Apple has 60 billion and growing at an exponential rate.
The thing about the US is that internationalisation is generally an afterthought. Work related to foreign languages or foreign markets is low-status and is thus considered the domain of underpaid immigrants. (This is probably one more reason why people like Tom Coburn and Chuck Grassley think expats are unnecessary to promote US exports). And if you’re in a situation where you can’t hire an immigrant (e.g. due to security clearance concerns), you throw the work at an intern with a dictionary instead.
Funnily enough, I was actually taking a Russian class at the time the whole peregruzka/perezagruzka nonsense came out back in 2009. The teachers were both mainland Chinese. Our entire class knew the difference between the two words, because we’d been drilled to death on Russian verbal prefixes.
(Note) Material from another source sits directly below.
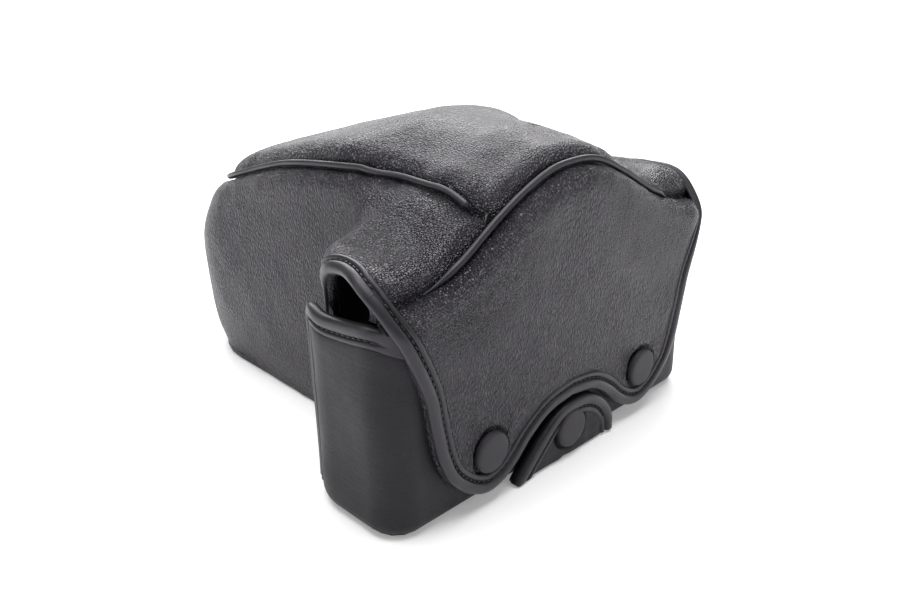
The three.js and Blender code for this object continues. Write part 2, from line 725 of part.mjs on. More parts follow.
function coverParts() {
  const edge = mirroredEdge(COVER_EDGE, 56);
  const trimmed = shiftedEdge(edge, BINDING_WIDTH + TRIM_CLEARANCE);
  const belowEdge = wallBand(-BEYOND, trimmed, coverPoint, -8, 6);
  const overSill = boxBetween([-BEYOND, -BASE_FRONT + 1, -BEYOND], [BEYOND, BEYOND, SILL_CLEARANCE]);
  const open = (solid) => solid.subtract(belowEdge).subtract(overSill);
  const leather = open(coverShell(0, LEATHER, NOSE_BOTTOM));
  const lining = open(coverShell(-LEATHER - LINING_GAP, LINING, NOSE_BOTTOM + LEATHER + GAP));

  const seamGap = GAP / 2;
  const behindPanels = [-BEYOND, BASE_BACK - ROLL_RADIUS, -BEYOND];
  const belowFold = boxBetween(behindPanels, [BEYOND, BEYOND, FOLD_HEIGHT - seamGap]);
  const flapSide = boxBetween(behindPanels, [BEYOND, BEYOND, FOLD_HEIGHT + seamGap]);
  const yokeCorner = [-BEYOND, BACK_SEAM_Y + seamGap, FOLD_HEIGHT + seamGap];
  const yokeSide = boxBetween(yokeCorner, [BEYOND, BEYOND, BEYOND]);
  const panelSide = boxBetween([-BEYOND, -BEYOND, -BEYOND], [BEYOND, BACK_SEAM_Y - seamGap, BEYOND]);

  const backSeam = backSeamCurve();
  const frontSeam = frontSeamCurve();
  const grooved = leather
    .subtract(cordAlong(backSeam, PIPING_RADIUS + PIPING_GROOVE))
    .subtract(cordAlong(frontSeam, PIPING_RADIUS + PIPING_GROOVE));
  const panels = grooved.intersect(panelSide).subtract(flapSide);
  addPart('top_panel', mainBody(panels.intersect(aboveFrontSeam(seamGap))), COVER_MATERIAL);
  addPart('side_panel', mainBody(panels.subtract(aboveFrontSeam(-seamGap))), COVER_MATERIAL);
  addPart('back_yoke', grooved.intersect(yokeSide), COVER_MATERIAL);
  addPart('cover_lining', lining.subtract(flapSide), LINING_MATERIAL);

  const noseSide = boxBetween([-BEYOND, -BEYOND, -BEYOND], [BEYOND, -BASE_FRONT - 1, BEYOND]);
  const noseFloor = slab(coverOutline(-LEATHER - LINING_GAP), NOSE_BOTTOM, NOSE_BOTTOM + LEATHER);
  addPart('nose_floor', noseFloor.intersect(noseSide), COVER_MATERIAL);

  const backPipingReach = boxBetween([-BACK_PIPING_END, 0, 0], [BACK_PIPING_END, BEYOND, BEYOND]);
  const frontPipingReach = boxBetween([-BEYOND, -BEYOND, 0], [BEYOND, FRONT_PIPING_END, BEYOND]);
  const backPiping = cordAlong(backSeam, PIPING_RADIUS).intersect(backPipingReach);
  const frontPiping = cordAlong(frontSeam, PIPING_RADIUS).intersect(frontPipingReach);
  addPart('back_piping', backPiping, BINDING_MATERIAL);
  addPart('front_piping', frontPiping, BINDING_MATERIAL);

  let flapPanel = leather.intersect(belowFold);
  // The lining stays off the rounded corners, where it would rub the rim as the flap swings.
  const flatBack = boxBetween([-BACK_STRAIGHT, 0, -BEYOND], [BACK_STRAIGHT, BEYOND, BEYOND]);
  let flapLining = lining.intersect(belowFold).intersect(flatBack);
  for (const snap of SNAPS.slice(0, 2)) {
    flapPanel = flapPanel.subtract(socketHole(snap));
    flapLining = flapLining.subtract(socketHole(snap));
  }
  addPart('flap_panel', flapPanel, COVER_MATERIAL);
  addPart('flap_lining', flapLining, LINING_MATERIAL);

  const innerOffset = -LEATHER - LINING_GAP - LINING;
  const binding = edgeBinding(edge, coverPoint, 1, innerOffset, 0, BINDING_PROUD);
  const archBinding = binding.subtract(flapSide);
  const leftEnd = boxBetween([1, -BEYOND, -1], [BEYOND, BEYOND, BEYOND]);
  const rightEnd = boxBetween([-BEYOND, -BEYOND, -1], [-1, BEYOND, BEYOND]);
  addPart('flap_binding', binding.intersect(belowFold), BINDING_MATERIAL);
  addPart('arch_binding_left', archBinding.intersect(leftEnd), BINDING_MATERIAL);
  addPart('arch_binding_right', archBinding.intersect(rightEnd), BINDING_MATERIAL);
}

baseParts();
screwParts();
snapParts();
tabParts();
coverParts();

export default caseGroup;
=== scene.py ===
"""The looks of a black leather ever-ready camera case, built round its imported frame.

Lengths are millimetres until a mesh is made; the lights and the camera are placed in metres. X runs
along the camera body, the nose points along -Y, the back with its flap faces +Y, and Z is up. The
case's leather is laid over two forms: the cover's form, a table of points by the length round its
outline and the length up its meridians, and the wall of the base, by the height and the way round
it. A way is always a length round the base wall from the middle of the back.
"""

import math

import bmesh
import bpy
import numpy as np
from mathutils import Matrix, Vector


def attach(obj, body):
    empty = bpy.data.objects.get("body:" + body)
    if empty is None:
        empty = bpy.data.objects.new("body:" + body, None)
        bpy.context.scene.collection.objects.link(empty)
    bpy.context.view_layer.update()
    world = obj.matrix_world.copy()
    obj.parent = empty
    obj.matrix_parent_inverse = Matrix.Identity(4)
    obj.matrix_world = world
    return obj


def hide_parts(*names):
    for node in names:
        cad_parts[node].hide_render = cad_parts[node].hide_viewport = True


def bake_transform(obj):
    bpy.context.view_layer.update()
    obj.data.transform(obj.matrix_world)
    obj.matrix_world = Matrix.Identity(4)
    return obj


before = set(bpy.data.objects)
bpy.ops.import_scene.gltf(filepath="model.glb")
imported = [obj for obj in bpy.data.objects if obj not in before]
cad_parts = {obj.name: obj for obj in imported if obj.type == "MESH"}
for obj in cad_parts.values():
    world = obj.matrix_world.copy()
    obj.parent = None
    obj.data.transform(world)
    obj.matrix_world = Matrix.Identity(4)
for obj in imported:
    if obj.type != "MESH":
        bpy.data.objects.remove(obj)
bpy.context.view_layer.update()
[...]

Americans dislike this style of language education, but it’s hard to argue with success: China Radio International’s Arabic, Urdu, Swahili, Russian, etc. services are staffed mostly by native Chinese. Whereas the foreign language newsreaders on US equivalents like VOA and RFA are all immigrants.
Haha, too funny!! Serves them right.
@Peter – I think what the US DoS uses nowadays is way different than the old FSI cources. The military DLI courses are vastly different than the old DLI courses you can find on eric.gov. For me, the books are EXCELLENT at getting a nice small framework in place with a foreign language. But it took me hours and hours and hours and hours of practicing with people to get good. It took me 3 months of watching the local “soap operas” EVERY DAY with no subtitles or closed captions to REALLY train my listening abilties.
So I think the books are good, but nobody will be Euro Level C1/C2 by studying them, more like B-1.
Geeeez: I practiced for hours the phrases and responses to the old French FSI course. People used to compliment my French. I could even use the subjunctive correctly: Il faut que vous alliez. But I had no idea what they were saying until I learned some basic profanity. That’s when I realized that about 25% of what people were saying was just bad words.